Qualifying Religious Organization
The religious worker must work for a bona fide, non-profit, religious organization or a bona fide organization which is affiliated with the religious denomination. A bona fide, non-profit, religious organization is defined as “an Internal Revenue Code 501(c)(3) organization as it relates to religious organizations”. The organization does not need to have ever sought tax exempt status, but need only prove that it is eligible for such status. A bona fide organization which is affiliated with a religious denomination is one closely associated with the religious denomination. It must also be eligible for tax exempt status under the Internal Revenue Code.
A religious denomination is defined as defined as “a religious group or community of believers having some form of ecclesiastical government, a creed or statement of faith, some form of worship, a formal or informal code of doctrine and discipline, religious services and ceremonies, established places or religious worship, religious congregations, or comparable indication of a bona fide religious denomination.”
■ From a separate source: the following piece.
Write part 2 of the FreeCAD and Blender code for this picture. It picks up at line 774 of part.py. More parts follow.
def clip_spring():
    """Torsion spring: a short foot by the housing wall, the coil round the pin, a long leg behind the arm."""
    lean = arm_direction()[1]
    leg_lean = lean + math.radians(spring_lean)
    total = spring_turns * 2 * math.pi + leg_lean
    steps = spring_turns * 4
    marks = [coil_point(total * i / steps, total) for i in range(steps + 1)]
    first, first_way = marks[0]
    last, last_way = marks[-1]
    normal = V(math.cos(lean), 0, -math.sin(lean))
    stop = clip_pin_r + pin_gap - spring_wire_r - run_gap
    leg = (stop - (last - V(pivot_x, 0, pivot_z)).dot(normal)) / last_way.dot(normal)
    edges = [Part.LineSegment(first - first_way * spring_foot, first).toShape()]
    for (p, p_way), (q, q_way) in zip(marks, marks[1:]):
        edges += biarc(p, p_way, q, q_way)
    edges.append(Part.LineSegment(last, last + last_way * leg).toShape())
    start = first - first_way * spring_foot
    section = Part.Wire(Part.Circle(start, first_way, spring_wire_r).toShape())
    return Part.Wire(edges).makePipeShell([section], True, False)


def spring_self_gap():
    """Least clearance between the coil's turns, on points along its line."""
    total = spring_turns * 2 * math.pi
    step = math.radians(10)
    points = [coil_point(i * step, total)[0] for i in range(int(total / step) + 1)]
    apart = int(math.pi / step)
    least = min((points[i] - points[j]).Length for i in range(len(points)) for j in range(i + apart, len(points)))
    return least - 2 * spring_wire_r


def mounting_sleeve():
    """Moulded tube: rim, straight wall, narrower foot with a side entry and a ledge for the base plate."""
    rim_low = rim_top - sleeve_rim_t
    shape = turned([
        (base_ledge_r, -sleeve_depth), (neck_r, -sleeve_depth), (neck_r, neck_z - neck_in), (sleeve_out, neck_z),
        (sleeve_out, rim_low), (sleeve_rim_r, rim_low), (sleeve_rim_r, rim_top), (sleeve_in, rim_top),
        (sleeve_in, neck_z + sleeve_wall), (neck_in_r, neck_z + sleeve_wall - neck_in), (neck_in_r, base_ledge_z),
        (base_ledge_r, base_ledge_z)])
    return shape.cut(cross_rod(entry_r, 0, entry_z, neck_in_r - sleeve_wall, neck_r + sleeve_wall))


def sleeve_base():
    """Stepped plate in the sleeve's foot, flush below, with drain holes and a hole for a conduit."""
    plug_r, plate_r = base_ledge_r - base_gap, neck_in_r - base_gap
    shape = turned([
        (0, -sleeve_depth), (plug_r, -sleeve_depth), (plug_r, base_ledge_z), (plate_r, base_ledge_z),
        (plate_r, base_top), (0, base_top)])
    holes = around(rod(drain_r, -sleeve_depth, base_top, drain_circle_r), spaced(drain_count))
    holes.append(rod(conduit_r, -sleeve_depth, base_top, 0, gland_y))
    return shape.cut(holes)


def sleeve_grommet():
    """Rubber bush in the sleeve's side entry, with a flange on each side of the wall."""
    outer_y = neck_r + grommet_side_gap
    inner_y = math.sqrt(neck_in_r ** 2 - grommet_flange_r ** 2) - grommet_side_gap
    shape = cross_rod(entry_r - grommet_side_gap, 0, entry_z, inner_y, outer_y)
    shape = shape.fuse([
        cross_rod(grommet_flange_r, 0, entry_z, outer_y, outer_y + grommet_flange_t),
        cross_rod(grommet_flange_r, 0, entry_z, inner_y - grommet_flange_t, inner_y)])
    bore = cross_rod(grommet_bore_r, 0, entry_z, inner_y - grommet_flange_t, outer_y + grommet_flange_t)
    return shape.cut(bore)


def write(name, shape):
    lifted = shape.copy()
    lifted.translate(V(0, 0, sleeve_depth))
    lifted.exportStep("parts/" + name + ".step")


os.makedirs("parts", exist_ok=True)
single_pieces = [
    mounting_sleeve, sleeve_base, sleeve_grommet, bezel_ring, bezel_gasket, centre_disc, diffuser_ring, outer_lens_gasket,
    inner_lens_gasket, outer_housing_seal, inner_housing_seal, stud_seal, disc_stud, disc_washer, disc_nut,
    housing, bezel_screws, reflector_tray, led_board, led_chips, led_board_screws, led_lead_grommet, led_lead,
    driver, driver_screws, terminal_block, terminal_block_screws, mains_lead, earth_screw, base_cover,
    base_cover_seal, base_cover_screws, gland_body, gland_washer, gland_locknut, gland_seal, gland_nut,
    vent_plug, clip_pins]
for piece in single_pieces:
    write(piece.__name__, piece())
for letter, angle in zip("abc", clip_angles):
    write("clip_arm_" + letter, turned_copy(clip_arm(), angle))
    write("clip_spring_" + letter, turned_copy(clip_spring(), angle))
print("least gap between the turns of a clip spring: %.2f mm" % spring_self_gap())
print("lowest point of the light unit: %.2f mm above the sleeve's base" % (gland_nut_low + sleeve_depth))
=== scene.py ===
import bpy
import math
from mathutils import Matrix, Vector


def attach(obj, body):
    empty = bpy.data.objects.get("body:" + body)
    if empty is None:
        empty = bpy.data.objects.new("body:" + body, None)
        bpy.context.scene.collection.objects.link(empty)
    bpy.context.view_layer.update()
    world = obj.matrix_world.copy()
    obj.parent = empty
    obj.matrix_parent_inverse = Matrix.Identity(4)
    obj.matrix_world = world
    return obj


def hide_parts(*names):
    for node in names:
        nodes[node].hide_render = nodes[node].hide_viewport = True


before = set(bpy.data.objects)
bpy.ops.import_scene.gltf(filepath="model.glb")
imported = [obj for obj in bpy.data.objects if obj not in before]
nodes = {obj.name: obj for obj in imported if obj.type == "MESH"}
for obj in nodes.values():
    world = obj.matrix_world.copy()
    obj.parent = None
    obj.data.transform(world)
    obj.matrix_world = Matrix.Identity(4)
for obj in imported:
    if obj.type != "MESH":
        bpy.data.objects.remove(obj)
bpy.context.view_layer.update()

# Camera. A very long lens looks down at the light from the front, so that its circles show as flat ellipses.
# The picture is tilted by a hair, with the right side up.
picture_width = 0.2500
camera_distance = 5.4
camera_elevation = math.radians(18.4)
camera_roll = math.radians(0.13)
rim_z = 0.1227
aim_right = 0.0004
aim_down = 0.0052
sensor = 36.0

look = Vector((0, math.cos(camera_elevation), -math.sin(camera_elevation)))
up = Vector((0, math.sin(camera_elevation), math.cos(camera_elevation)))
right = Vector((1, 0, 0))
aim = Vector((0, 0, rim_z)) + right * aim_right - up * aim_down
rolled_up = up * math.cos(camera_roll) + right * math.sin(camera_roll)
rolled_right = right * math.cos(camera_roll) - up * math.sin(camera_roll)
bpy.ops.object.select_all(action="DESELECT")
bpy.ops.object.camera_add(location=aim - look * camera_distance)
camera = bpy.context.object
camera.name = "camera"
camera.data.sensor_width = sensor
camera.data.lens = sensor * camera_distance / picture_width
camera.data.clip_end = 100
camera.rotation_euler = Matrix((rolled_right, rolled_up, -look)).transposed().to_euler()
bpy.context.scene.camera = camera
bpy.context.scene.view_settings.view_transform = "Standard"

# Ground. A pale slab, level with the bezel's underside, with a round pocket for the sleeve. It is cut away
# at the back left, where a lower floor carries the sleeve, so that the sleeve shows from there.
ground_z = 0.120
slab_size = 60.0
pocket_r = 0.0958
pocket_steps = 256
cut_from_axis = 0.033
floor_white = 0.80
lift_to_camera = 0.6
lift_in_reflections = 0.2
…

If an applicant is outside the U.S., he or she can apply for an R-1 visa without prior USCIS approval. The applicant can go to the appropriate consulate and present the required evidence and be issued the visa on the spot.
If a person is in the U.S. and wishes to change from one nonimmigrant status to R-1 status, an application must be made with the USCIS. This is done by submitting Form
I-129 and R Supplement along with supporting documents showing eligibility for the category. Also, extensions of stay in R-1 status are made on this form.
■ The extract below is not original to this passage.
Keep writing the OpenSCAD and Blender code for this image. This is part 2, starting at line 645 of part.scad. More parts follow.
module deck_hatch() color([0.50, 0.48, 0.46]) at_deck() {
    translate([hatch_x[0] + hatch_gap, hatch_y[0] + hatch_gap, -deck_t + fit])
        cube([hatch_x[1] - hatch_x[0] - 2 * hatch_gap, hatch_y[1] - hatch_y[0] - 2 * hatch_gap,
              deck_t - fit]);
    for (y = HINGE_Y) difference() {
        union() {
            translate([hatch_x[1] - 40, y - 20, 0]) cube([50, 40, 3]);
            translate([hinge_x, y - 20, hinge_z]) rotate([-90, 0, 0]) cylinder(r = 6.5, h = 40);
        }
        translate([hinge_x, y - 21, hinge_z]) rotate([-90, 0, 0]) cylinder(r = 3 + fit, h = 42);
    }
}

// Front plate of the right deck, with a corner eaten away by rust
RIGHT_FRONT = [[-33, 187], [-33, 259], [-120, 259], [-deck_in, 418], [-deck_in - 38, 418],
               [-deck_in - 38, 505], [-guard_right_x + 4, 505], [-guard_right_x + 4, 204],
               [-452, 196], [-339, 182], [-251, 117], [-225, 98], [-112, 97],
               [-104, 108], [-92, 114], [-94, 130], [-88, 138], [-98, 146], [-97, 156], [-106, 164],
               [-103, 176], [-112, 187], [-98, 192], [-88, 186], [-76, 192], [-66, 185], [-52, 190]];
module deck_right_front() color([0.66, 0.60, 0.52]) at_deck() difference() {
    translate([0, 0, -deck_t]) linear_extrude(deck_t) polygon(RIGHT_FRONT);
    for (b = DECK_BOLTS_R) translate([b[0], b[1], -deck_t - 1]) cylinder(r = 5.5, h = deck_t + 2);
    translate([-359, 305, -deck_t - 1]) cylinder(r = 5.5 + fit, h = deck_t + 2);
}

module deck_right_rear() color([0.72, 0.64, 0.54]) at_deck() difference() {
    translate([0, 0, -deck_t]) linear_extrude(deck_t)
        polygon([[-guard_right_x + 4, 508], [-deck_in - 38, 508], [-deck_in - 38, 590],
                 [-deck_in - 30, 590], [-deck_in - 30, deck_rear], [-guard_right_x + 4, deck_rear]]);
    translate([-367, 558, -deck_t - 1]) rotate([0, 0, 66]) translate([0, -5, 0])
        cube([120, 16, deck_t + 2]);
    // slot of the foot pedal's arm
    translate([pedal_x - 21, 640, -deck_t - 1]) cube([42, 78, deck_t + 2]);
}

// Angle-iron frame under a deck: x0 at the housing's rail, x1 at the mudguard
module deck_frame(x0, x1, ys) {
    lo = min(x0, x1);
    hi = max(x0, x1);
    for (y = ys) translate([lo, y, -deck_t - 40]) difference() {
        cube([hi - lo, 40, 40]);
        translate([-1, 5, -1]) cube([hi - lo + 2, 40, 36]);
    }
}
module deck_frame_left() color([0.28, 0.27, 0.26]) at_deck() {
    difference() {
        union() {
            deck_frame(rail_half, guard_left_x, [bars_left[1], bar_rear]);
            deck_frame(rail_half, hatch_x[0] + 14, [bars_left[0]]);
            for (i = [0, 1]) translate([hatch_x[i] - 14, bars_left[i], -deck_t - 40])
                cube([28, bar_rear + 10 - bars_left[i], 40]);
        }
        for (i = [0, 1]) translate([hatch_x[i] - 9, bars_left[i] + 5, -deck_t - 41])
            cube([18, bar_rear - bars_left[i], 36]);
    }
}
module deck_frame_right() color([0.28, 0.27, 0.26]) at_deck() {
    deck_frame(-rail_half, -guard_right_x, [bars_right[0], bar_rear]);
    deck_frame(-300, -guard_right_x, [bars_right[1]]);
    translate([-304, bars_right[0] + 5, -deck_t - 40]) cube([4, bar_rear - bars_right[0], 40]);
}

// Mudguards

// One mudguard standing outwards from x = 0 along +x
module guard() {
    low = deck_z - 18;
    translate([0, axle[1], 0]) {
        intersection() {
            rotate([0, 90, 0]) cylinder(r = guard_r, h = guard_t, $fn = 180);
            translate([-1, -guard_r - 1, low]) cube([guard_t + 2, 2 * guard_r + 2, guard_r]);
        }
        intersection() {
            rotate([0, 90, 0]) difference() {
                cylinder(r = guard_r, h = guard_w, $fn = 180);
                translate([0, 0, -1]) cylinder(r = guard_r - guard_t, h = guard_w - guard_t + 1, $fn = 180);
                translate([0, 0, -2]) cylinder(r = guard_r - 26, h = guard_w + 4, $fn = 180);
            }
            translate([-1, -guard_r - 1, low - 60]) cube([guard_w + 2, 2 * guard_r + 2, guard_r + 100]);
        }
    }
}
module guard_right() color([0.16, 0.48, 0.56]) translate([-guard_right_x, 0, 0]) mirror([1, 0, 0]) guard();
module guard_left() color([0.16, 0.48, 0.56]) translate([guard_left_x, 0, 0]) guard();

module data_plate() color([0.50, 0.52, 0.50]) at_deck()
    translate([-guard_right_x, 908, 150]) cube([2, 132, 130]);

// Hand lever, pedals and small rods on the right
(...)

What evidence needs to accompany an R visa application?
The petition packet must include evidence that the petitioner is a qualifying religious organization. Normally, the petitioner will submit a copy of the letter form the Internal Revenue Service recognizing their 501(c)(3) tax exempt status. Organizations who have not sought tax exempt status will have to submit documents to show that it is eligible for tax exempt status under Internal Revenue Code Section 501(c)(3). If the alien is to work with an affiliated organization, the employer letter must show the affiliation, and the application must include evidence of the organization’s tax exempt status.
The petitioner must also submit a detailed letter which explains that it is a qualifying religious organization; describes how the alien meets all of the requirements for R-1 religious worker status; and contains a list of the job duties to be performed. The letter should also include details about how the religious worker will be paid and evidence confirming the petitioner’s ability to pay should be submitted with the petition packet.
How long can I have R status?
The maximum stay in R-1 status is 5 years. A person can obtain R-1 status again after remaining outside the U.S. for one year before making another application.
What visa status would the spouse and children of an R-1 nonimmigrant receive?
Spouses and children of R-1 nonimmigrant and classified as R-2. They are not permitted to work unless they have their own work visas.
Are there any differences between the special immigrant religious worker category for green card applicants and R-1 non-immigrant visas?
The most important difference between the two religious worker categories is that the R-1 visa is temporary and the special immigrant religious worker visa is permanent. An applicant for a green card as a special immigrant religious worker must have been working for the religious group for at least two years prior to making the application. This work may be done either in or out of the U.S. In most cases where the work is done in the U.S., the person has been in the U.S. on an R-1 visa. Another difference between the two is the forms involved. A special immigrant religious worker applies using Form I-360 in place of the Form I-129 and R supplement.
The evidence that should accompany the special immigrant religious worker petition and the role of the beneficiary within the religious organization are the same as for the R-1 applicant.
As noted above, the R-1 visa category has been the source of considerable tension recently. Immigration adjudicators have been interpreting immigration regulations to require that a religious organization must be classified as a church under IRC § 170(b)(1)(A)(i). This trend was first seen in Administrative Appeals Office (AAO) decisions in 2000, as reported by American Immigration Lawyers Association (AILA) members. Similar problems then began to show up at USCIS service centers. If a religious organization could not demonstrate that it was a church, the petition was denied.
In response to complaints regarding the ‘church’ classification issue, the White House held a meeting on December 9, 2003 with several religious organizations. White House representatives and the CIS General Counsel’s office agreed that immigration regulations were being misinterpreted by adjudicators. On December 17, 2003, USCIS Associate Director William R. Yates issued a memorandum that made an attempt to rectify the situation. The memo states that a religious organization classified as a church under the IRC is only one method of demonstrating that the petitioner is a qualifying religious organization. The memo further states that organizations other than churches can be considered qualifying organizations if it can be demonstrated that their tax exemption is due to religious factors and that the organizations are “organized for religious purposes and operate under the principles of a particular faith, rather than solely for education, charitable, scientific and other 501(c)(3) qualifying factors.”
An additional development is an Administrative Appeals Office (AAO) decision dated April 20, 2004 that reversed a Nebraska Service Center (NSC) decision denying a special immigrant religious worker petition (I-360). While the decision affected a religious immigrant worker, the decision may positively affect decisions for religious nonimmigrant workers (R-1) workers. In its decision, the AAO pointed out that the NSC was incorrect in its decision to deny the petition because of a lack of evidence establishing that the organization was a “bona fide religious organization as recognized by the IRS” as the petitioner had submitted a second IRS letter that explicitly stated that the petitioner was a religious organization. The AAO also drew attention to portions of the IRS Publication 1828 that were submitted by the petitioner on appeal that pointed out that the IRS does recognize religious organizations that are not churches that may be tax-exempt under 501(c)(3). The AAO stated, “Therefore, the petitioner has overcome the finding of the [NSC] director that the petitioner is not a bona fide nonprofit religious organization.” The AAO concluded that the NSC’s determination that “only churches qualify as religious organizations is overly broad and is, therefore, withdrawn.”